Tuesday, December 23, 2003
bittersweet... a mixture of pain and pleasure.
i woke up feeling... lost and confused.. did i reveal too much?? or too little...? did i read too much into what he said or does he reallllyyyy like me??? did he just say it so in future he won't regret not having asked or did he really mean it?
"They do not love that do not show their love. The course of true love never did run smooth. Love is a familiar. Love is a devil. There is no evil angel but Love."
Insecurity shall ever be my burden. One that weighs heaviest when it comes to matters of the heart.. Everytime i had given my heart before, only to take it back, shattered. painfully, painstakingly picking up the pieces and mending them back together again into a whole. Hardening and reinforcing it as i go so it won't break so easily the next time... Only now, it has become such that whenever i come to a crossroads with a path that requires me to give my heart, all my heart, i would stand there, pained and undecided, or go down the other path, heartsick, but safe.

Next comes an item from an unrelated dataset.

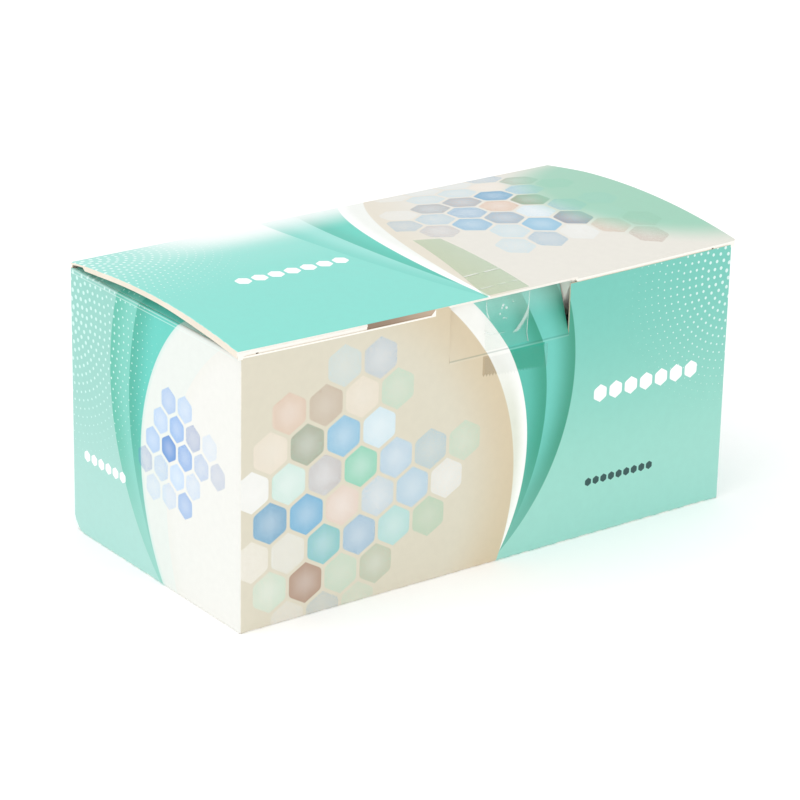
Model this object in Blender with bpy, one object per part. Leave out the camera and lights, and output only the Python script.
"""A folding carton for surgical face masks, taped shut: metres, +Z up, front towards -Y.

The carton is one board blank in life. Here each part of it that swings on its own crease is a
solid of its own: the sleeve with its four walls, the bottom, the lid with its turned-down side
lips, the tuck flap, two dust flaps, and the lock tab cut out of the front wall. Three pieces of
clear tape seal the lid. The origin is at the middle of the footprint, on the resting face.
"""

import math

import bpy
from mathutils import Vector

mm = 0.001

# Board and creases
BOARD = 0.5 * mm  # thickness of the folding board
CREASE_RADIUS = 0.6 * mm  # middle of the board round a top or bottom crease
CORNER_RADIUS = 0.8 * mm  # middle of the board round an upright corner
CREASE_FADE = 2.0 * mm  # a crease fades out over this length beside an upright corner
GAP = 0.35 * mm  # running gap at a crease that swings, and beside the tab

# Sleeve: outer sizes
LENGTH = 190 * mm
DEPTH = 96 * mm
FRONT_TOP = 88.5 * mm  # raw upper edge of the front wall
END_TOP = 88.6 * mm  # upper crease of both end walls
BACK_TOP = 89.6 * mm  # upper crease of the back wall
FRONT_BOW = 1.8 * mm  # how far the packed contents push the front wall out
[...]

"There is tide in the affairs of men, which, taken at the flood, leads on to fortune; omitted, all the voyage of their life is bound in shallows and in miseries; on such a full sea we are now afloat; and we must take the current the clouds folding and unfolding beyond the horizon. when it serves, or lose our ventures." William Shakespeare [Julius Caesar]
i am afraid. frightened... scared. I know sometimes we have to let go.. and take hold of opportunities with both hands before they pass us by. Carpe dium, seize the day. Yet, when do we let go and when do we hold on?? How do we know, to gamble our fortunes when the risk is blind and the stakes unset? HOW?!?!?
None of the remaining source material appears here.